Vous trouverez aussi d’excellents candidats auprès des métiers financiers (à la fin de chaque année financière une armada de champions Excel sont mobilisés pour nettoyer et arranger des sources financières pour consolider les comptes et compenser pour ce qui semble être des incohérences au moment de cet exercice), du développement des affaires …
ET des sciences de l’information…
Aux États-Unis et dans le Canada anglophone, cette reconnaissance de compétence pour ces derniers est présente, mais l’est beaucoup moins au Québec par les francophones…
…. et ainsi permettre aux scientifiques de données de passer moins de temps à nettoyer les données et plus à les analyser et à bâtir des visualisations efficaces.
À ce jour, la machine n’est pas intelligente, elle respecte des scénarios scriptés par des humains, il ne faut pas l’oublier. Cela n’empêche pas de constater et d’apprécier sa puissance.
Il y a effectivement de quoi s’inquiéter (voir *2) si l’opacité concernant les scénarios privilégiés, justifiée au nom de la propriété intellectuelle, nuit à la compréhension des résultats et à la transparence des décisions, et empêche de connaître la portée des morceaux d’information qui sont jugés ‘pertinents’ d’être exposés ou non dans différents contextes et quelles sont les hypothèses retenues. Cependant, l’exclusion du droit d’accès au financement, aux assurances et autres profilages a précédé l’existence de l’intelligence artificielle; ce qui change, c’est la rapidité, le volume et l’automatisation (décision assistée par ordinateur) et le risque (cité plus haut) de désengagement moral et d’accentuation de la déshumanisation, via la rarification à l’extrême de la compassion, face à des situations qui entrainent l’exclusion et le déni d’accès à certains services sous prétexte de critères arbitraires qui classent les uns et les autres dans une catégorie ou une autre.
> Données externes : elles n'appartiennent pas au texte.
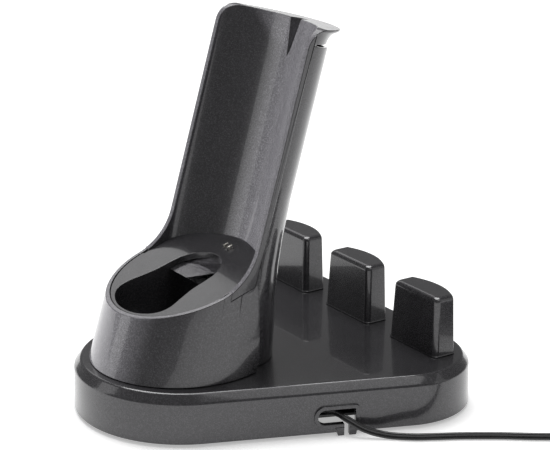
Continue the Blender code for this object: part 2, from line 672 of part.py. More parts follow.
def contact_wires():
    """Two wires from the housing's underside, behind the well, down to the lead's clamp."""
    start_up = -DECK_UNDER - GAP - HOUSING_DEPTH - GAP
    for side, name in ((1, "left"), (-1, "right")):
        y = side * CONTACT_SPREAD
        x0, _, z0 = contact_point(0.0, y, start_up)
        hole_x, _ = WIRE_HOLE
        entry_out = CLAMP_OUT - CLAMP_LONG / 2 - 1.0
        points = [(x0, y, z0), (x0 + 1.0, y, z0 - 8.0), (x0 - 1.0, y, 56.0),
                  (hole_x + 1.0, y, 40.0), (hole_x, y, 31.0), (hole_x + y / 2, -2.0 + y / 2, 21.0),
                  (hole_x + 4.0 + y, -14.0, 12.0),
                  wall_place(CLAMP_ALONG + y / 2, entry_out - 8.0, LEAD_AT_CLAMP + 0.5),
                  wall_place(CLAMP_ALONG + y / 2, entry_out - 0.5, LEAD_AT_CLAMP)]
        tube(f"contact_wire_{name}", even_curve(points, 4.0), 0.7,
             "wire_red" if side > 0 else "wire_black")


# Rear cover ------------------------------------------------------------------------------------


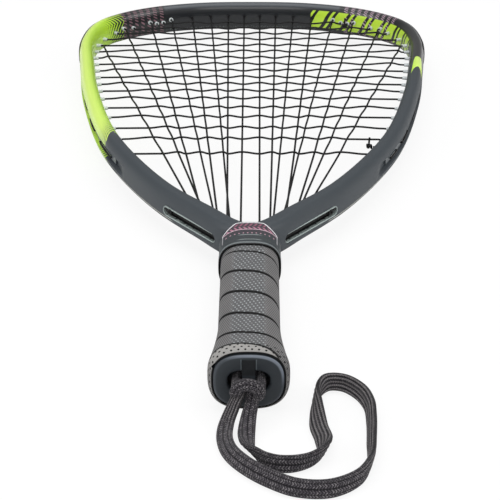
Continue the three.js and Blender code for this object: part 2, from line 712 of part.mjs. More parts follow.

L’arbitraire précède les algorithmes et est la source analogique de ces algorithmes, seulement maintenant cet arbitraire est traité automatiquement et en masse par des machines. Des mécanismes d’appel aux décisions devront être plus accessibles et facilités pour compenser l’absence de compassion. L’humain peut avoir de la compassion, pas la machine.